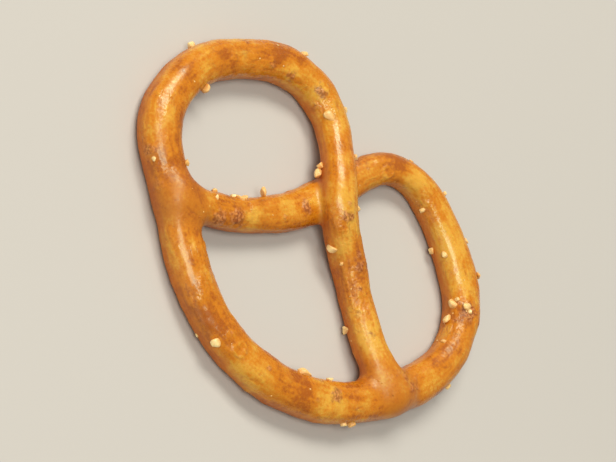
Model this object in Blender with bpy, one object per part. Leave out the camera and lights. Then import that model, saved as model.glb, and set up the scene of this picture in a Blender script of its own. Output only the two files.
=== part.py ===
"""A small hard-baked twisted pretzel, 70 mm long, lying on its flat underside.

One strand of dough makes the whole of it. It starts on the right of the bottom
arc (end A), runs up through the middle, crosses over the other end's strand,
turns the left lobe, comes down the left shoulder, makes the bottom arc, turns
the right lobe, passes under the crossing and ends on the left shoulder (end B).
The two ends and the crossing are baked into what they touch, so it is one body
with three holes: the left lobe, the right lobe and the bottom hole.

Metres, +Z up, +X along the length, the bottom arc towards -Y. The origin is
under the middle, on the surface that the pretzel lies on.
"""

import math

import bmesh
import bpy
import numpy as np
from mathutils import Vector

MM = 0.001

# ---- driving dimensions, mm -------------------------------------------------
SIDES = 18  # corners of the strand's section
RING_SPACING = 2.3  # along the strand
SQUARENESS = 2.25  # 2 is an ellipse; a little more gives the baked strand's fuller shoulders
UNDERSIDE_CUT = 0.42  # how much of the round section the oven belt has flattened
TABLE = (110.0, 90.0, 12.0)  # the block that flattens the underside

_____

Required work
Produce the lines from the top of the listing through the "its flat underside." line exactly as they appear, with no additional output.

Solution
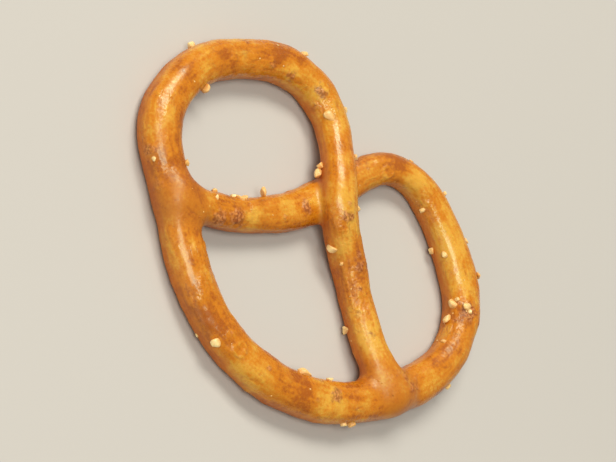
Model this object in Blender with bpy, one object per part. Leave out the camera and lights. Then import that model, saved as model.glb, and set up the scene of this picture in a Blender script of its own. Output only the two files.
=== part.py ===
"""A small hard-baked twisted pretzel, 70 mm long, lying on its flat underside.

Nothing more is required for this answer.